A deep, fuller, expansive rhythm of breathing can trick the mind to relax as the nervous system in the brain picks up a new message - I am not reacting. Yoga guru Mini Shastri, who takes her students on retreats to Kasauli, says "Breathing too fast and shallow is an epidemic today. Sometimes, it takes weeks for a person to unlearn the short, tight unrhythmic breathing at the start of a yoga class. The whole practice of yoga is designed to elongate the out breath: as it's the out breath that determines the fullness of the next inhale. Long Om chants on an exhalation is one such technique.

HOW TO BREATHE RIGHT

Method 1: One way is to expand the inhalation time, followed by complete and long 'Om' chants, in which the exhalation automatically lengthens.

Method 2: Ujjayi, in Sanskrit, means to be victorious. Ujjayi breathing is known as 'victorious breathing'. If you are following the Ujjayi breathing, make your throat tight and breathe out as though your throat was a valve which lets out air bit by bit. Turn your attention to the sound in the throat like a hiss or the sound of the ocean when you are standing far off, and can only hear it.

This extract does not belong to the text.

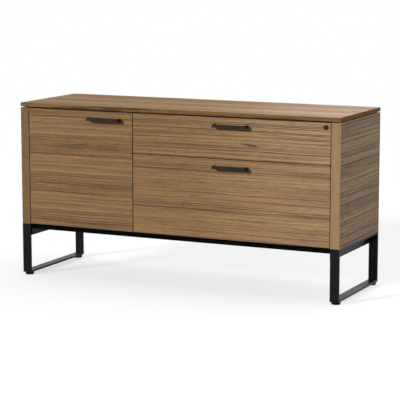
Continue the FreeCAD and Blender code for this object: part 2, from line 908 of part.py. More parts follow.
def lock_housing():
    """Housing with a round head in front and a long body through the drawer front."""
    head = rod(lock_head_diameter, lock_head_height, point(lock_x, front_y, lock_z), Y_AXIS * -1)
    body_length = front_thickness + lock_body_reach
    body = rod(lock_body_diameter, body_length, point(lock_x, front_y, lock_z), Y_AXIS)
    bore_width = lock_plug_diameter + 2 * lock_plug_clearance
    bore_start = point(lock_x, front_y - lock_head_height - cut_overrun, lock_z)
    bore = rod(bore_width, body_length + lock_head_height + 2 * cut_overrun, bore_start, Y_AXIS)
    return head.fuse(body).removeSplitter().cut(bore)


def lock_nut():
    """Hexagonal nut that clamps the housing to the drawer front."""
    nut = hexagon(lock_nut_width, lock_nut_thickness, point(0, 0, 0))
    nut.rotate(point(0, 0, 0), X_AXIS, -90)
    nut.translate(point(lock_x, front_rear_y, lock_z))
    start = point(lock_x, front_rear_y - cut_overrun, lock_z)
    return nut.cut(rod(lock_body_diameter, lock_nut_thickness + 2 * cut_overrun, start, Y_AXIS))


def lock_plug():
    """Turning plug with its keyway in front and a square tail for the cam."""
    face_y = front_y - lock_head_height - lock_plug_proud
    plug = rod(lock_plug_diameter, lock_body_end_y - face_y, point(lock_x, face_y, lock_z), Y_AXIS)
    keyway = block(
        lock_x - lock_keyway_width / 2, lock_x + lock_keyway_width / 2,
        face_y - cut_overrun, face_y + lock_keyway_depth,
        lock_z - lock_keyway_height / 2, lock_z + lock_keyway_height / 2)
    half = lock_tail_size / 2
    tail = block(
        lock_x - half, lock_x + half, lock_body_end_y, lock_cam_y + lock_cam_thickness,
        lock_z - half, lock_z + half)
    screw_start = point(lock_x, lock_cam_y + lock_cam_thickness - lock_screw_engagement, lock_z)
    screw_hole = rod(lock_screw_diameter, lock_screw_engagement + cut_overrun, screw_start, Y_AXIS)
    return plug.fuse(tail).cut([keyway, screw_hole])


def lock_cam():
    """Flat cam with round ends on the tail, hanging down while the drawer is unlocked."""
    end_radius = lock_cam_width / 2
    end_z = lock_z - lock_cam_length + end_radius
    hub = rod(lock_cam_width, lock_cam_thickness, point(lock_x, lock_cam_y, lock_z), Y_AXIS)
    tip = rod(lock_cam_width, lock_cam_thickness, point(lock_x, lock_cam_y, end_z), Y_AXIS)
    arm = block(
        lock_x - end_radius, lock_x + end_radius, lock_cam_y, lock_cam_y + lock_cam_thickness,
        end_z, lock_z)
    half = lock_tail_size / 2 + lock_tail_clearance
    tail_hole = block(
        lock_x - half, lock_x + half,
        lock_cam_y - cut_overrun, lock_cam_y + lock_cam_thickness + cut_overrun,
        lock_z - half, lock_z + half)
    return hub.fuse([tip, arm]).removeSplitter().cut(tail_hole)


def lock_cam_screw():
    """Screw that keeps the cam on the tail."""
    face = point(lock_x, lock_cam_y + lock_cam_thickness, lock_z)
    head = rod(lock_screw_head_diameter, lock_screw_head_height, face, Y_AXIS)
    shank = rod(lock_screw_diameter, lock_screw_engagement, face, Y_AXIS * -1)
    return head.fuse(shank).removeSplitter()


# Bumpers

def bumper(x, z):
    """Round buffer stuck to the rear of a front."""
    return rod(bumper_diameter, bumper_thickness, point(x, front_rear_y, z), Y_AXIS)


def door_bumpers():
    """Buffers at the free corners of the door, which meet the divider's front edge."""
    x = door_right - bumper_edge_distance + front_gap
    heights = (bottom_top + bumper_edge_distance, sub_top_underside - bumper_edge_distance)
    return group(bumper(x, z) for z in heights)


# Every piece by its node name

box_right_side = box_right - box_side_thickness
box_rear = box_back_y - box_side_thickness
upper_pull_z = fronts_top - pull_drop
file_pull_z = file_front_top - pull_drop

pieces = {
    "side_panel_left": side_panel_left(),
    "side_panel_right": side_panel_right(),
    "bottom_panel": bottom_panel(),
    "sub_top_panel": sub_top_panel(),
    "divider_panel": divider_panel(),
    "back_panel": back_panel(),
    "reveal_spacer": reveal_spacer(),
    "top_panel": top_panel(),
    "panel_dowels": panel_dowels(),
    "shelf": shelf(),
    "shelf_pins": shelf_pins(),
    "top_screws": top_screws(),
    "leg_loop_right": leg_loop_right(),
    "leg_loop_left": mirrored_left(leg_loop_right()),
    "rail_web_right": rail_web_right(),
    "rail_web_left": mirrored_left(rail_web_right()),
    "crossbar_front": crossbar_front(),
    "crossbar_rear": crossbar_rear(),
    "frame_screws": frame_screws(),
    "foot_front_left": levelling_foot(-1, foot_front_y),
    "foot_front_right": levelling_foot(1, foot_front_y),
    "foot_rear_left": levelling_foot(-1, foot_rear_y),
    "foot_rear_right": levelling_foot(1, foot_rear_y),
    "hinge_arms": hinge_arms(),
    "hinge_pins": hinge_pin_rods(hinge_pin_diameter),
    "hinge_links": hinge_links(),
    "door_panel": door_panel(),
    "door_pull": bar_pull(door_pull_x, upper_pull_z),
    "door_pull_screws": pull_screws(door_pull_x, upper_pull_z, front_thickness),
    "door_hinge_cups": hinge_cups(),
    "door_bumpers": door_bumpers(),
    "upper_drawer_front": upper_drawer_front(),
    "upper_drawer_side_left": box_side(box_left, upper_box_bottom, upper_box_top),
    "upper_drawer_side_right": box_side(box_right_side, upper_box_bottom, upper_box_top),
    "upper_drawer_inner_front": box_end(box_front_y, upper_box_bottom, upper_box_top),
    "upper_drawer_back": box_end(box_rear, upper_box_bottom, upper_box_top),
    "upper_drawer_floor": box_floor_groove(upper_box_bottom, 0),
    "upper_drawer_pull": bar_pull(drawer_pull_x, upper_pull_z),
    "upper_drawer_pull_screws": pull_screws(drawer_pull_x, upper_pull_z, front_thickness),
    "file_drawer_front": file_drawer_front(),
    "file_drawer_side_left": file_box_side(box_left),
    "file_drawer_side_right": file_box_side(box_right_side),
    "file_drawer_inner_front": box_end(box_front_y, file_box_bottom, file_box_top),
    "file_drawer_back": box_end(box_rear, file_box_bottom, file_box_top),
    "file_drawer_floor": box_floor_groove(file_box_bottom, 0),
    "file_drawer_pull": bar_pull(drawer_pull_x, file_pull_z),
    "file_drawer_pull_screws": pull_screws(drawer_pull_x, file_pull_z, front_thickness),
    "file_drawer_rails": file_rails(),
    "upper_slide_outers": slide_pair(slide_outer, upper_slide_z),
    "upper_slide_middles": slide_pair(slide_middle, upper_slide_z),
    "upper_slide_inners": slide_pair(slide_inner, upper_slide_z),
    "file_slide_outers": slide_pair(slide_outer, file_slide_z),
    "file_slide_middles": slide_pair(slide_middle, file_slide_z),
    "file_slide_inners": slide_pair(slide_inner, file_slide_z),
    "lock_housing": lock_housing(),
    "lock_nut": lock_nut(),
    "lock_plug": lock_plug(),
    "lock_cam": lock_cam(),
    "lock_cam_screw": lock_cam_screw(),
}

os.makedirs("parts", exist_ok=True)
for node_name, shape in pieces.items():
    shape.exportStep("parts/" + node_name + ".step")
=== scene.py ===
"""Looks of the multifunction cabinet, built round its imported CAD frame.

Everything is in metres, in the frame of the CAD: +X to the right, +Y to the back, +Z up, with
the origin on the floor under the middle of the cabinet.
"""
import logging
import math
from dataclasses import dataclass, field
from enum import Enum
from functools import partial
from typing import Any

import bpy
from mathutils import Euler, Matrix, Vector


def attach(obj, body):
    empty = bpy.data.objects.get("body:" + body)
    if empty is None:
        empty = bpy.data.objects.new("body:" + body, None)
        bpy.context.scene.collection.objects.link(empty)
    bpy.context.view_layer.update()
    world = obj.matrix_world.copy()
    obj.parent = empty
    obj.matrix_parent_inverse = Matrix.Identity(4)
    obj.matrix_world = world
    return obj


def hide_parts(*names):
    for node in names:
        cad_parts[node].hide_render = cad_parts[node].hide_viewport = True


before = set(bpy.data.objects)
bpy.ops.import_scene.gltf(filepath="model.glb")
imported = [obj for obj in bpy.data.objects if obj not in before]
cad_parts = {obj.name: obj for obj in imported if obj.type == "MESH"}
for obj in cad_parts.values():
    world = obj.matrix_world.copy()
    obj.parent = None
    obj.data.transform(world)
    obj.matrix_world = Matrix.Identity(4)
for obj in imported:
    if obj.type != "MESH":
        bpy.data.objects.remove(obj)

Material = bpy.types.Material
Node = bpy.types.Node
Socket = bpy.types.NodeSocket
Tree = bpy.types.NodeTree
Span = tuple[float, float]
Point = tuple[float, float, float]

LOG = logging.getLogger("cabinet")
MM = 0.001
UNIT: Span = (0.0, 1.0)
WHITE = (1.0, 1.0, 1.0, 1.0)
# A face looks along an axis where its normal has more than this share of the axis
FACING = 0.7


# Small helpers


def linear(hex_code: str) -> tuple[float, float, float, float]:
    """Turn an sRGB hex colour into linear RGBA, with the numbers of the sRGB standard.

    Args:
        hex_code: Colour such as "#8A6A4A".

    Returns:
        Linear red, green, blue and an alpha of 1.
    """
    parts = [int(hex_code[start:start + 2], 16) / 255 for start in (1, 3, 5)]
    red, green, blue = [p / 12.92 if p <= 0.04045 else ((p + 0.055) / 1.055) ** 2.4 for p in parts]
    return red, green, blue, 1.0


def add(tree: Tree, kind: str, inputs: dict[Any, Any] | None = None, **settings: Any) -> Node:
    """Add one node, set its properties and fill or link its inputs.

    Args:
        tree: Node tree that gets the node.
        kind: Blender's name of the node type.
        inputs: Value or output socket for each input, by its name, identifier or number.
        settings: Properties of the node.

    Returns:
        The new node.
    """
    made = tree.nodes.new(kind)
    for name, value in settings.items():
        setattr(made, name, value)
    for key, value in (inputs or {}).items():
        known = {socket.identifier: socket for socket in made.inputs}
        socket = made.inputs[key] if isinstance(key, int) else known.get(key) or made.inputs[key]
        if isinstance(value, Socket):
            tree.links.new(value, socket)
        else:
            socket.default_value = value
    return made


def maths(tree: Tree, operation: str, *values: Any) -> Socket:
    """One Math node's result."""
    return add(tree, "ShaderNodeMath", dict(enumerate(values)), operation=operation).outputs[0]


def split(tree: Tree, vector: Socket) -> Any:
    """The X, Y and Z of a vector."""
    return add(tree, "ShaderNodeSeparateXYZ", {0: vector}).outputs


def join(tree: Tree, *parts: Any) -> Socket:
    """A vector of two or three numbers or sockets."""
    return add(tree, "ShaderNodeCombineXYZ", dict(enumerate(parts))).outputs[0]


def mix_numbers(tree: Tree, share: Socket, first: Any, second: Any) -> Socket:
    """A mix of two numbers, with so much of the second."""
    return add(tree, "ShaderNodeMix", {0: share, 2: first, 3: second}).outputs[0]


def mix_colours(tree: Tree, share: Socket, first: Any, second: Any) -> Socket:
    """A mix of two colours, with so much of the second."""
    return add(tree, "ShaderNodeMix", {0: share, 6: first, 7: second}, data_type="RGBA").outputs[2]


def remap(
        tree: Tree, value: Socket, source: Span = UNIT, target: Span = UNIT,
        smooth: bool = False) -> Socket:
    """Carry a value from one span to another, held at both ends.

    Args:
        tree: Node tree that gets the node.
        value: Socket with the value.
        source: Span that it is taken from.
        target: Span that it is carried to.
        smooth: Whether it leaves and reaches the ends slowly.

    Returns:
        The carried value.
    """
    numbers = dict(enumerate((value, *source, *target)))
    kind = "SMOOTHSTEP" if smooth else "LINEAR"
    return add(tree, "ShaderNodeMapRange", numbers, interpolation_type=kind).outputs[0]


def noise(tree: Tree, place: Socket, scale: float, detail: float, roughness: float = 0.5) -> Socket:
    """One noise texture's value."""
    sizes = {"Vector": place, "Scale": scale, "Detail": detail, "Roughness": roughness}
    return add(tree, "ShaderNodeTexNoise", sizes).outputs[0]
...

Method 3: Alternate nostril breathing or what we simply call Pranayama, allows both sides of the brain to collaborate by using alternate nostril at a time. When you press your right nostril and breathe through your left, the oxygen reaches the side of your brain that 'feels'. And when you press your left nostril to let the oxygen reach the right side of your brain, you are giving fodder to the 'thinking' side.